## Raw data:

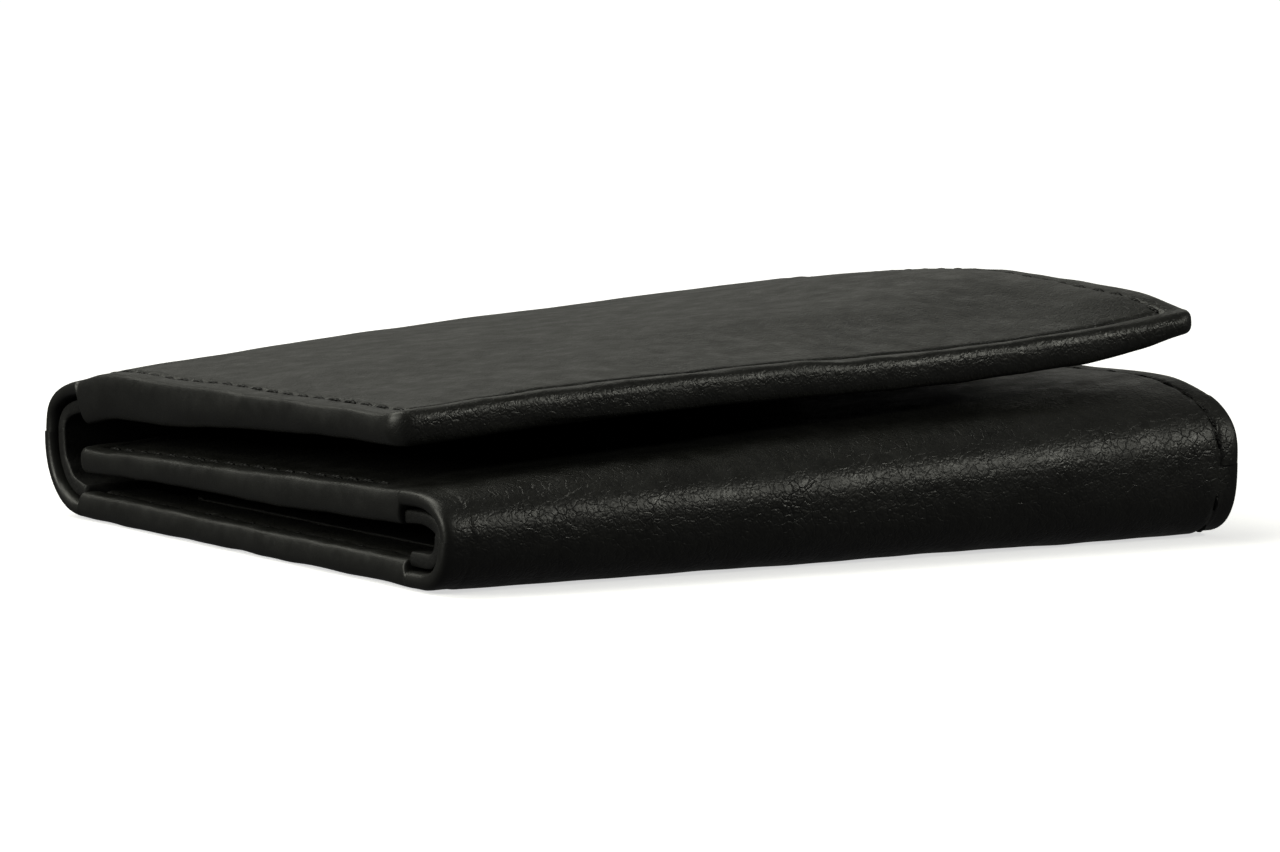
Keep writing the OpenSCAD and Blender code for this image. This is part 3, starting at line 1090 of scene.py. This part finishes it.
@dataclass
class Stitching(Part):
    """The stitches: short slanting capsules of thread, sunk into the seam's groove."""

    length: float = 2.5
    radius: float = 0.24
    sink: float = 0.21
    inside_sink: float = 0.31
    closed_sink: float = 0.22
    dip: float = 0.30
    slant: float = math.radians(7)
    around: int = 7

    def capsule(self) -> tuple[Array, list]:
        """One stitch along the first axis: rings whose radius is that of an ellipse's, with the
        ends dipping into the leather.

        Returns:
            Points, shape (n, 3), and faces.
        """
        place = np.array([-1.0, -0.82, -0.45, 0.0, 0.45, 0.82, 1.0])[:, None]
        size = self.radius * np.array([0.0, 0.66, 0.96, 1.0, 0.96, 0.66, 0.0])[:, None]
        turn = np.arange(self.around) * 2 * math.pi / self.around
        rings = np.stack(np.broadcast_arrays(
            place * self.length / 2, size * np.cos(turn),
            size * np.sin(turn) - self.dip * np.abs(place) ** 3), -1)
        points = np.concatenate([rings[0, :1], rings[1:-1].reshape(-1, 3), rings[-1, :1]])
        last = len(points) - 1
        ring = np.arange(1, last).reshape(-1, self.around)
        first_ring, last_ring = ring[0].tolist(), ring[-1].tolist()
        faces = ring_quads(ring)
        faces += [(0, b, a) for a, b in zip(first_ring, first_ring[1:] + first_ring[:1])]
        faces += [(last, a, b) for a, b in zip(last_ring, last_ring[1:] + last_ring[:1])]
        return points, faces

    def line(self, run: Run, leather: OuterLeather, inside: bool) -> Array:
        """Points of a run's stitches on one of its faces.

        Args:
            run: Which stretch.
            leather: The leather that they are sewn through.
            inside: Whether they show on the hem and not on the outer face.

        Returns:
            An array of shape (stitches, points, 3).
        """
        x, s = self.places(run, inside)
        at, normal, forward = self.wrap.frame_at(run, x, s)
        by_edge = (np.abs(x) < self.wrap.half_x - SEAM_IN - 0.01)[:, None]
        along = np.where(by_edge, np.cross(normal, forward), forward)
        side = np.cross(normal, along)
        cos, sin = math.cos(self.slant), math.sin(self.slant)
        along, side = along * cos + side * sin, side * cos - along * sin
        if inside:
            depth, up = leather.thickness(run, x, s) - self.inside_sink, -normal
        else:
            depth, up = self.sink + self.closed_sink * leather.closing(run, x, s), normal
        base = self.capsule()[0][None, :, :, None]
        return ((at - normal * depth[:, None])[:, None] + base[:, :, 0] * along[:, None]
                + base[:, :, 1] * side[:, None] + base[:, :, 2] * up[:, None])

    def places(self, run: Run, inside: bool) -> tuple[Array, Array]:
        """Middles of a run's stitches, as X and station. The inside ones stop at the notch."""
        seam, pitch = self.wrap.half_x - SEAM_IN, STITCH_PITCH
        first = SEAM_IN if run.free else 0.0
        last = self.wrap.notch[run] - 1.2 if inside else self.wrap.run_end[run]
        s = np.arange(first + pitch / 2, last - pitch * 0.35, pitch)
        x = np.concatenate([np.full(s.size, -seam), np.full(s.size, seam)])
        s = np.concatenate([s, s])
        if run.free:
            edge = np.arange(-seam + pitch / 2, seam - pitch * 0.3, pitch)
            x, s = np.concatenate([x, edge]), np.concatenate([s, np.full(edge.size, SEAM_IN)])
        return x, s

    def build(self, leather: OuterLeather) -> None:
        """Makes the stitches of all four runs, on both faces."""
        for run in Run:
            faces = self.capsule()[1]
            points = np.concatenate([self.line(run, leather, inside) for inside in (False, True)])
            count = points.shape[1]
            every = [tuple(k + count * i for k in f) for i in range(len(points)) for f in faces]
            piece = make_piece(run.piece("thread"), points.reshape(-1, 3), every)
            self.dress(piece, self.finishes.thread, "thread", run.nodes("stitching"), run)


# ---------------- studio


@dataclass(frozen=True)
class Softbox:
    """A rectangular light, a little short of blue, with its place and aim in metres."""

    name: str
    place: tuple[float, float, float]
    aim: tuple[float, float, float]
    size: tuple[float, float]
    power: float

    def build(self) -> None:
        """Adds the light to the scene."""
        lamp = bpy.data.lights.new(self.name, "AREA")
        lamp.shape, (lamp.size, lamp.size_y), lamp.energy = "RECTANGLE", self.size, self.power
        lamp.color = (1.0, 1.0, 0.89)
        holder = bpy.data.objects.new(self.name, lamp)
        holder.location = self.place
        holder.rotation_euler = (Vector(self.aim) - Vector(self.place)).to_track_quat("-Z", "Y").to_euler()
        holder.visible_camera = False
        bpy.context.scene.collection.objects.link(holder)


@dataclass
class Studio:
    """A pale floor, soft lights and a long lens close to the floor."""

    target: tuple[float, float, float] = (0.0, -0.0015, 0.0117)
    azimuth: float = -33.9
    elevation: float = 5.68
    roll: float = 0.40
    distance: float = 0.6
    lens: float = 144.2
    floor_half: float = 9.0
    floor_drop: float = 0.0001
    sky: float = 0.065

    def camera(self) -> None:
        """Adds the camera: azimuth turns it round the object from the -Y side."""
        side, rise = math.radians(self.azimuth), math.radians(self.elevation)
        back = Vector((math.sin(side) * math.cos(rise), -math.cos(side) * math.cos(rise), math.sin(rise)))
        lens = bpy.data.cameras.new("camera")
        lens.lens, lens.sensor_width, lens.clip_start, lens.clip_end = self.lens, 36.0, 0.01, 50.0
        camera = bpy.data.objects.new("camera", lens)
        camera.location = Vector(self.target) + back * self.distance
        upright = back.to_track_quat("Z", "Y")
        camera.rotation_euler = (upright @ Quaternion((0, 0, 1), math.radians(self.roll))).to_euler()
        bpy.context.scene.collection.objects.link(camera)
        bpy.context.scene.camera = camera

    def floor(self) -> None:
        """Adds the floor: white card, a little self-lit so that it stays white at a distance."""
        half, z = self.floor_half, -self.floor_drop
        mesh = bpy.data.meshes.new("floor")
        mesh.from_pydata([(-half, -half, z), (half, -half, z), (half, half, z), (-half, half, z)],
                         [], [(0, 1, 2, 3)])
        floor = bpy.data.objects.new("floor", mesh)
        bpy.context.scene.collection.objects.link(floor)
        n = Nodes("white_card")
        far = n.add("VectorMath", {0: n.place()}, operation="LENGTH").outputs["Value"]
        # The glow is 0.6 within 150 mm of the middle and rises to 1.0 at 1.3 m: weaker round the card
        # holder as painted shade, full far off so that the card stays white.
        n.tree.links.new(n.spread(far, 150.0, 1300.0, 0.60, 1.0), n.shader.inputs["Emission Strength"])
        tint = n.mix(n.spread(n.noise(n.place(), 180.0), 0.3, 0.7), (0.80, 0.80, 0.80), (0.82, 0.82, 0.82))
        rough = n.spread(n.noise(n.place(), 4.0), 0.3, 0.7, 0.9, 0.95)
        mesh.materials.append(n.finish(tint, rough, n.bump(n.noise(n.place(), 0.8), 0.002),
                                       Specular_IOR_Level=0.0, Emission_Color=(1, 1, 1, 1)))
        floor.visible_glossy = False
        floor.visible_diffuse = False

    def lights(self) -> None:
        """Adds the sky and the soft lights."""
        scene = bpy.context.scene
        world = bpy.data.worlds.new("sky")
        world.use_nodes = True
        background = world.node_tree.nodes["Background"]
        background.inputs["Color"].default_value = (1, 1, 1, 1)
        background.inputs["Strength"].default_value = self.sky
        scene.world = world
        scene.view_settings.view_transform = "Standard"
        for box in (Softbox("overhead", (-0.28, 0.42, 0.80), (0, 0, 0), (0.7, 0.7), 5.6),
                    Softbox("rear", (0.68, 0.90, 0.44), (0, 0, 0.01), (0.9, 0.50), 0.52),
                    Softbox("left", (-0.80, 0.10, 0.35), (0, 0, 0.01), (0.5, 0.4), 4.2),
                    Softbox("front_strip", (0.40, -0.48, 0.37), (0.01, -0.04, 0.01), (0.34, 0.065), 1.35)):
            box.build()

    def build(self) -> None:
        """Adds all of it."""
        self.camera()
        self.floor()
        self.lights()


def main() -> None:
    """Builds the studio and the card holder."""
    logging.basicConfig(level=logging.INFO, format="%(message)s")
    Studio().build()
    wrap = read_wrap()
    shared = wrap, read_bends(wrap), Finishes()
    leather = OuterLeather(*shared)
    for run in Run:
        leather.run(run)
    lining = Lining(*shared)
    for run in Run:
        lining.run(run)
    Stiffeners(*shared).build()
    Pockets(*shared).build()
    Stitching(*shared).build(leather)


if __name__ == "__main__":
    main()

## Challenge:
Repeat, exactly and only, the lines from the beginning of the material through the line that contains "ends dipping into the leather.".

## The completed task:
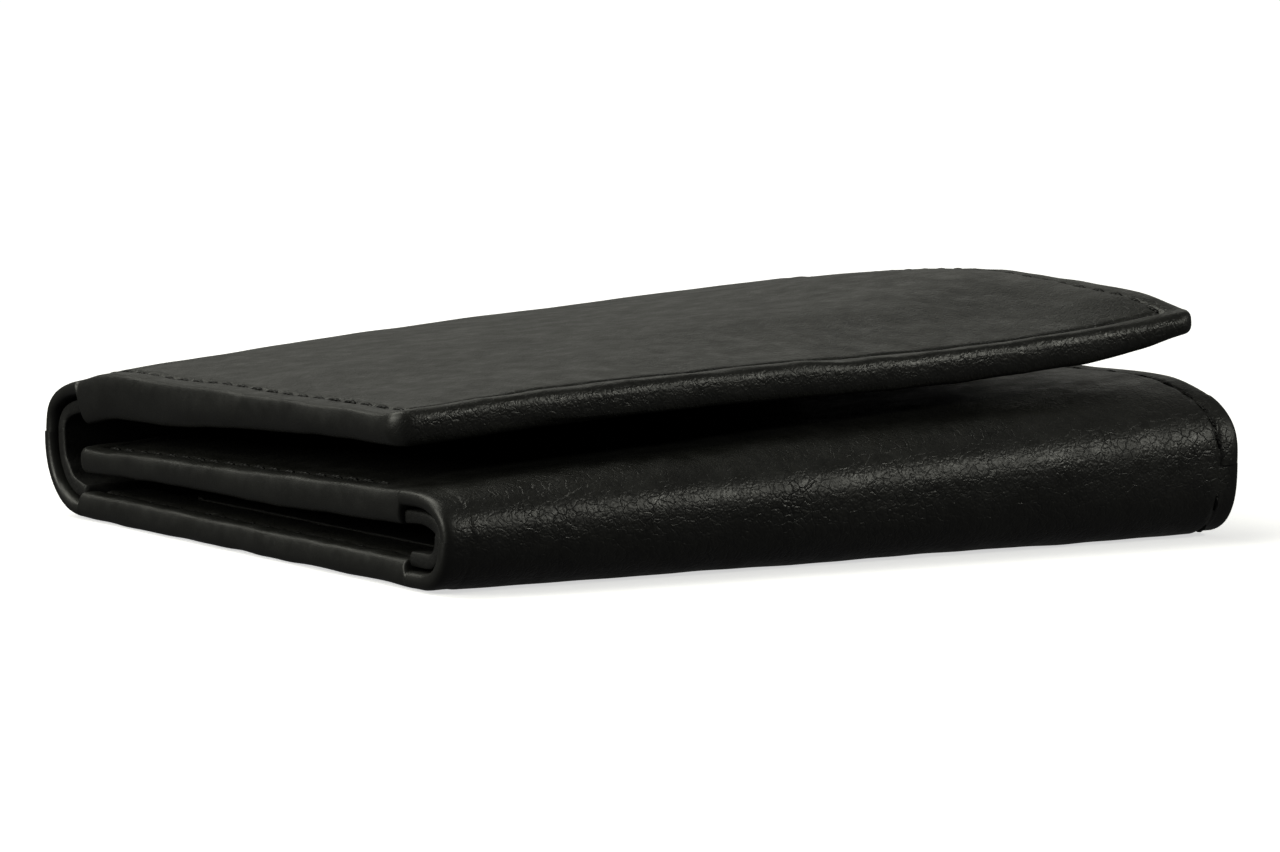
Keep writing the OpenSCAD and Blender code for this image. This is part 3, starting at line 1090 of scene.py. This part finishes it.
@dataclass
class Stitching(Part):
    """The stitches: short slanting capsules of thread, sunk into the seam's groove."""

    length: float = 2.5
    radius: float = 0.24
    sink: float = 0.21
    inside_sink: float = 0.31
    closed_sink: float = 0.22
    dip: float = 0.30
    slant: float = math.radians(7)
    around: int = 7

    def capsule(self) -> tuple[Array, list]:
        """One stitch along the first axis: rings whose radius is that of an ellipse's, with the
        ends dipping into the leather.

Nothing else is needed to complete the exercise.